Old, timeworn — or time tested — institutions, the kind that come to the fore in times of war, are asserting their strength.
What is happening in the U.S. now underscores how important it is that we understand our past. History is everything in this context — and nothing if it isn’t allowed its importance.
The British monarchy is, in 2025, extremely limited. That limit is the crowning achievement of the U.K.’s slow movement from monarchy to democracy.
In Britain, as in Canada, the crown is now the symbol of a parliamentary system that allows many voices to be heard, that is founded on the importance of a balance of powers.
A constitutional monarchy, which is what Canada and Britain are, is an achievement of compromise and negotiation. The only reason the monarchy has survived is because it has accommodated, given up, and stepped aside.
This history is made vivid in the pageantry of royalty, its castles, carriages, crowns, and sceptres. It all stands for the force and might of a tradition that has survived.
This context made the King’s visit to Canada all the more interesting. Precisely because he is a King, a symbol, Charles cannot intervene in any way in the actual proceedings of government, whether in parliament, in the Prime Minister’s Office, or in foreign negotiations.

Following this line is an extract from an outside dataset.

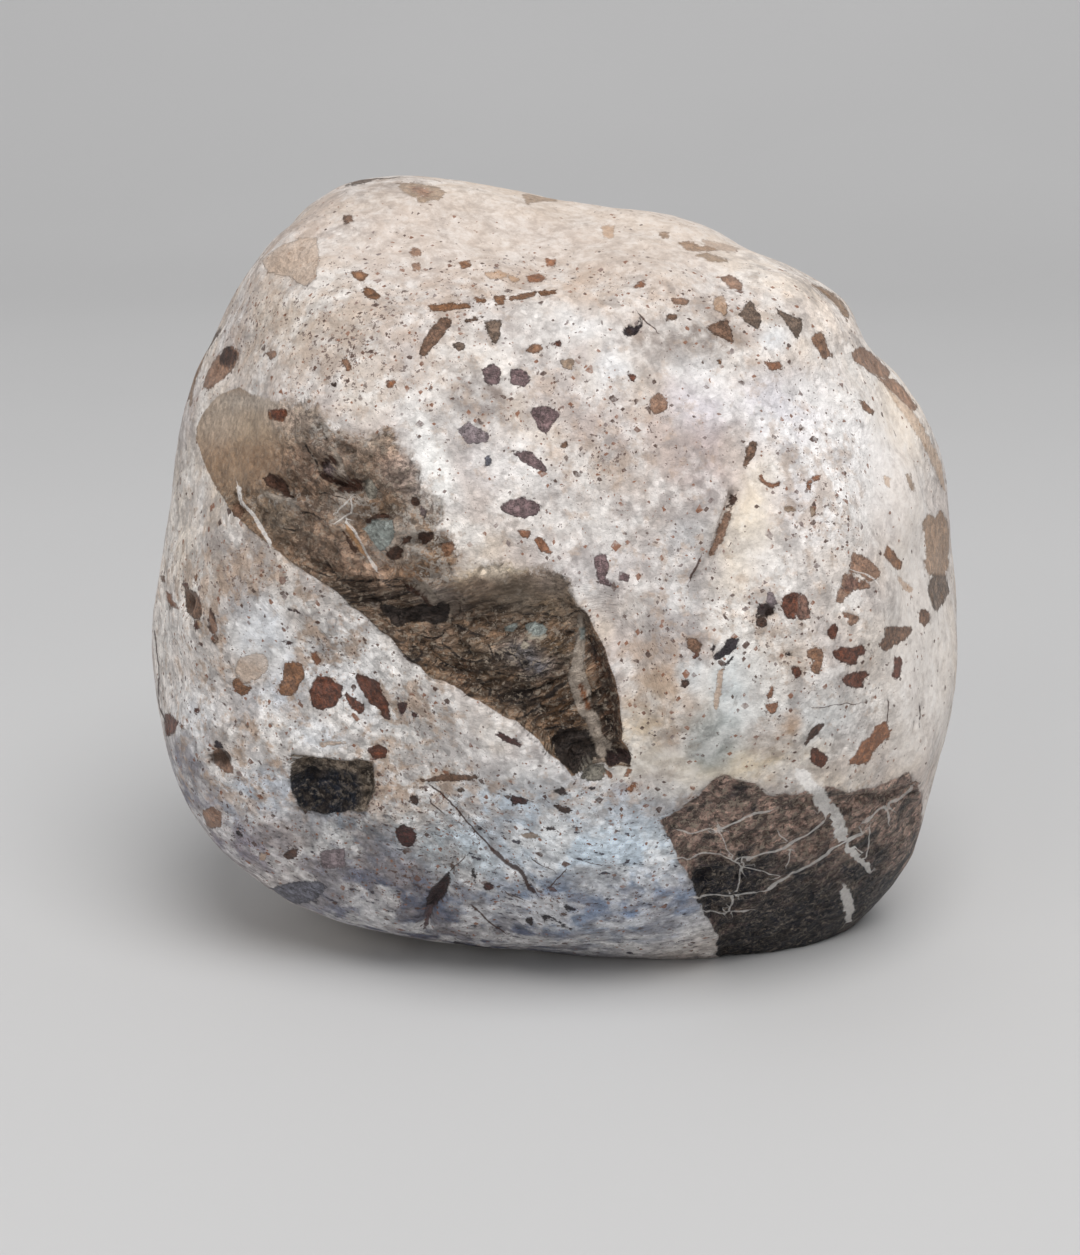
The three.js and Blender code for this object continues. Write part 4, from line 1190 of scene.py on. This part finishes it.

The British government has been anxiously pursuing a “special relationship” with the U.S. since Brexit. Most recently, its PM, Keir Starmer, has been assiduously courting President Trump in a way that has precluded denouncing his threats to cripple, invade, and annex Canada.
At the height of Trump’s “51st state” rhetoric, and amid increasingly hostile tariff threats, Sir Starmer was at the White House, brandishing yet another invitation from our King to President Trump.
Canadians were appalled at the spectacle of Britain using its King — our King — to curry favour with Trump while he was threatening to invade.
Then-interim PM Mark Carney noted that Sir Starmer’s priorities rankled Canadians. “To be frank, they weren’t impressed by that gesture, quite simply, given the circumstance,” he said on Sky News.
That debacle has now been recast. King Charles came to Canada and gave a throne speech to open Canada’s parliament by affirming its sovereignty. This carefully scripted theatrical performance on a global stage telegraphed the backing of the British Prime Minister and his government in what can only be described as a powerful moment of international diplomacy, of crisis aversion.
It was not a promise to send the Royal navy should the occasion arise, but it was certainly a flex of the possibility.
Such quiet signaling of alliance offers a stark contrast to a United States opting out of such basic loyalties. The White House now betrays longstanding allies while eschewing even basic cordiality in the fight club it has made of the Oval Office.
King Charles also demonstrated, perhaps even guaranteed, that, like London, which survived the blitz, the monarchy and everything it stands for, all it holds dear, will endure. We will meet the moment.